▸ **Set problem**:
Below is a listing. Quote from it, exactly, the lines from the one containing "Continue the three.js" down to the one containing "PULL_SIDES = 48", both ends included, and nothing else.

++++ Given entries

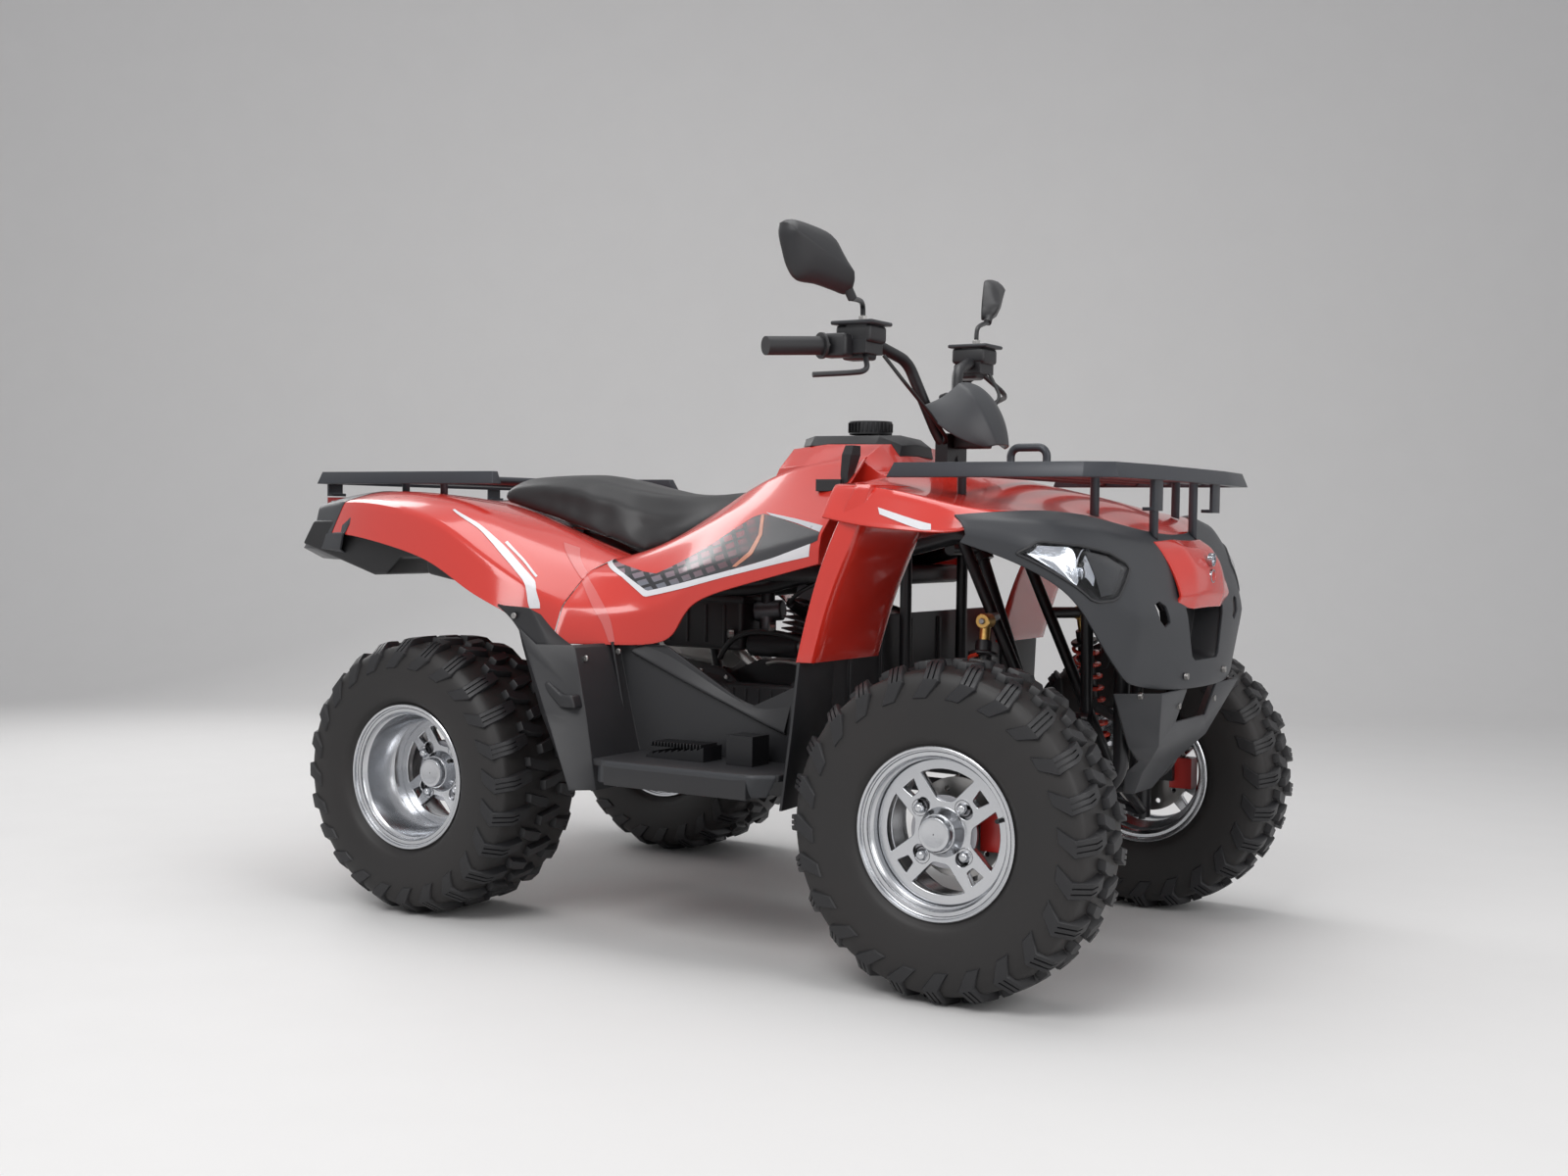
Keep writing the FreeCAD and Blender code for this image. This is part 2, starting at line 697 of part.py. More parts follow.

++++++++
++++ Given entries

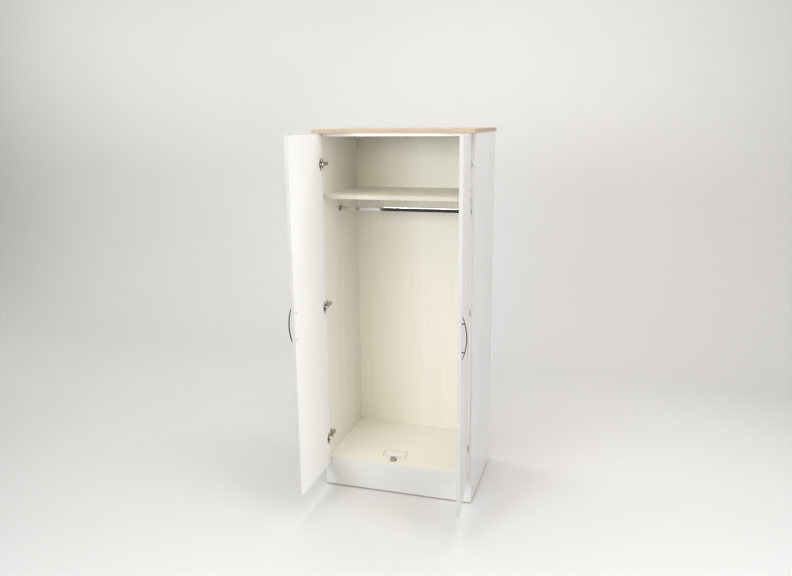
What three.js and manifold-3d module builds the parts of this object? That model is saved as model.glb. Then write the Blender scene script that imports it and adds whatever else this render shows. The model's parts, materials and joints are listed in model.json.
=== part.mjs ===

++++++++
++++ Given entries

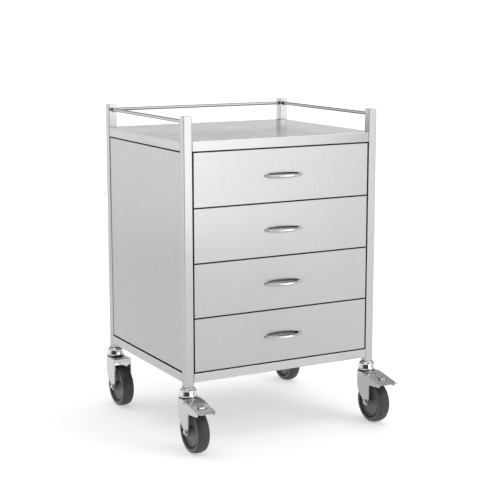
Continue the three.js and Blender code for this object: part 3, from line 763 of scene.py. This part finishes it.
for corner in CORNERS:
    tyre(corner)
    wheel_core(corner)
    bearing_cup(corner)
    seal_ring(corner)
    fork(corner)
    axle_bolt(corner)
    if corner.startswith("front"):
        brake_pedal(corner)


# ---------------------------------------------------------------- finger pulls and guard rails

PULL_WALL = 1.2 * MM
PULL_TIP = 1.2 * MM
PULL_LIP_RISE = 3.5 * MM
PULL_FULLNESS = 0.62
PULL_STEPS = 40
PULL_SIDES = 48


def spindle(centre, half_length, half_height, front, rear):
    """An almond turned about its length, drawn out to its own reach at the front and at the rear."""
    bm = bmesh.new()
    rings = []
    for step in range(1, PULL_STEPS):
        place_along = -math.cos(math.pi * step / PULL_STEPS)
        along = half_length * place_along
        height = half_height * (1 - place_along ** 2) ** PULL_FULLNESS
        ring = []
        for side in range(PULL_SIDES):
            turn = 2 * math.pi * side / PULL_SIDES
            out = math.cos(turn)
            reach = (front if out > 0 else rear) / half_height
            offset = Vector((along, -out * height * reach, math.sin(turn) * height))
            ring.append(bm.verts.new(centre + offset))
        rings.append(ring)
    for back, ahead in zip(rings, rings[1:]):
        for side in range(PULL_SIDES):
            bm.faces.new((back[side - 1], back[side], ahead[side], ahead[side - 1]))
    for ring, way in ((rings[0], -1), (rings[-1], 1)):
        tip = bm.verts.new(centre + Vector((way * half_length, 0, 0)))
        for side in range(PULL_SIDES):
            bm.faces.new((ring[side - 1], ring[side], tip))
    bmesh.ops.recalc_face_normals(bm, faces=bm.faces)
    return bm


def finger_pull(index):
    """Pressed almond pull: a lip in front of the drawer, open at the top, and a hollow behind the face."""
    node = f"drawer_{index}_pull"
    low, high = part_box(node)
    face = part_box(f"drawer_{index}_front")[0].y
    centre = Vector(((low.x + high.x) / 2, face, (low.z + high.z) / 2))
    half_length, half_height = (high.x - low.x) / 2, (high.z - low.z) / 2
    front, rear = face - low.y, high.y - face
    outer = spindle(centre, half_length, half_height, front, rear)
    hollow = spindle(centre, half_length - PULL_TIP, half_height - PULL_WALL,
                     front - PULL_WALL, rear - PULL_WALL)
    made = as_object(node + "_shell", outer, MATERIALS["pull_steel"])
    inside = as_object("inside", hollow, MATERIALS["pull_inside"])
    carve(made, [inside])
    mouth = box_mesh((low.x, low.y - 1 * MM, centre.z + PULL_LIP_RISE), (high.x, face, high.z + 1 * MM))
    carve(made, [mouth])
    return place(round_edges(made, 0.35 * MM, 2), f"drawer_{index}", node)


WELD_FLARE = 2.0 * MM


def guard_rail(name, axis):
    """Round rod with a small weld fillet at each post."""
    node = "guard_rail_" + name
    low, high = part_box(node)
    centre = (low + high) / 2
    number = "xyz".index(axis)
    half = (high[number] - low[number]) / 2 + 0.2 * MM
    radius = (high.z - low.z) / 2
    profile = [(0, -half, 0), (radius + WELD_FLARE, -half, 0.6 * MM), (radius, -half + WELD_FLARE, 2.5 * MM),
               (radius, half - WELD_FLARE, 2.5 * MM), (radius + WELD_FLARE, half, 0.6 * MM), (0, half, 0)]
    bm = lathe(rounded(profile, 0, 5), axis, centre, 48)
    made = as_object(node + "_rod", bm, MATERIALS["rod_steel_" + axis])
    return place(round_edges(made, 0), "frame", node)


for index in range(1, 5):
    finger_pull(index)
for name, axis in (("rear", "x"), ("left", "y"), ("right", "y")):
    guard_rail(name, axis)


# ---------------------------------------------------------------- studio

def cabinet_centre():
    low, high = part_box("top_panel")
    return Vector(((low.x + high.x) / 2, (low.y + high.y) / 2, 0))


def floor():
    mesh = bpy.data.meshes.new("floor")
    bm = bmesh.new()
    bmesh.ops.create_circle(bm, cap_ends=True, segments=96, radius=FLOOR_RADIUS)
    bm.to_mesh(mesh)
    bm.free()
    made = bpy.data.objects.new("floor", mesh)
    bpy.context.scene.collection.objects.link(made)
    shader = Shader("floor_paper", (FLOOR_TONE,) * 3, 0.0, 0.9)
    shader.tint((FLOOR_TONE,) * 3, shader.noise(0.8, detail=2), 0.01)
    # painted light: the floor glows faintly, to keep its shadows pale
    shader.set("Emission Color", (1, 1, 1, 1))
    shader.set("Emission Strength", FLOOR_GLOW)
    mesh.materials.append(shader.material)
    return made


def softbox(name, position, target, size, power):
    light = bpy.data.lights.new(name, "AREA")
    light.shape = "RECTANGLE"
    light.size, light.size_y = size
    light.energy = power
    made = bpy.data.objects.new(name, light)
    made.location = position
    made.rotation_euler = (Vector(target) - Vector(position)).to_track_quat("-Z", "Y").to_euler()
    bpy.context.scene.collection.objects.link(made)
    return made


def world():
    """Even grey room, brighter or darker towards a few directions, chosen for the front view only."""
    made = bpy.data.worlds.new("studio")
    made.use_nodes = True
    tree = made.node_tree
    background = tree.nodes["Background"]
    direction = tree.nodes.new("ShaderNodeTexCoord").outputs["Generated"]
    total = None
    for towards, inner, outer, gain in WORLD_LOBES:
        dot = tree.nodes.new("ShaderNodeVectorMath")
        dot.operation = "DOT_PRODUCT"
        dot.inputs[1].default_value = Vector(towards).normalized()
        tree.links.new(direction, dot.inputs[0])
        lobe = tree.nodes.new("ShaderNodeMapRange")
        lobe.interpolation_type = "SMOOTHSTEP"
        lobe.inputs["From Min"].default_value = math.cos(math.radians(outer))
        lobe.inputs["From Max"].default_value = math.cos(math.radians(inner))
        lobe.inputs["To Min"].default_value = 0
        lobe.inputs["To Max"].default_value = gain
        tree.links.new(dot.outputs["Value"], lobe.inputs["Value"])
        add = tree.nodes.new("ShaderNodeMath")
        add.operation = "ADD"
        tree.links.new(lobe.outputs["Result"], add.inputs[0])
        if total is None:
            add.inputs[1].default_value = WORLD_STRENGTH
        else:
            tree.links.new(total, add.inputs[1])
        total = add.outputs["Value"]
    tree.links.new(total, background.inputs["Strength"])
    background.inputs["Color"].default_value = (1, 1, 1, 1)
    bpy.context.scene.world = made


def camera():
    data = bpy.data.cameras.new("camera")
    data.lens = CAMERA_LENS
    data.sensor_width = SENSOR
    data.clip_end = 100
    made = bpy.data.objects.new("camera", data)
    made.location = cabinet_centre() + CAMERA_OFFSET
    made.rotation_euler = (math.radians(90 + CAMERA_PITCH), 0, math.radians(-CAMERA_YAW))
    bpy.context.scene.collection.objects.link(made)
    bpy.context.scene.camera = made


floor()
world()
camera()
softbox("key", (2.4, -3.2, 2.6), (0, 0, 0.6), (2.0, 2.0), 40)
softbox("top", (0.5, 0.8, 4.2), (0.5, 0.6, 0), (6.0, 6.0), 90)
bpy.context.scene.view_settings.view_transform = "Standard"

++++++++

▸ **Result for this exercise**:
Continue the three.js and Blender code for this object: part 3, from line 763 of scene.py. This part finishes it.
for corner in CORNERS:
    tyre(corner)
    wheel_core(corner)
    bearing_cup(corner)
    seal_ring(corner)
    fork(corner)
    axle_bolt(corner)
    if corner.startswith("front"):
        brake_pedal(corner)


# ---------------------------------------------------------------- finger pulls and guard rails

PULL_WALL = 1.2 * MM
PULL_TIP = 1.2 * MM
PULL_LIP_RISE = 3.5 * MM
PULL_FULLNESS = 0.62
PULL_STEPS = 40
PULL_SIDES = 48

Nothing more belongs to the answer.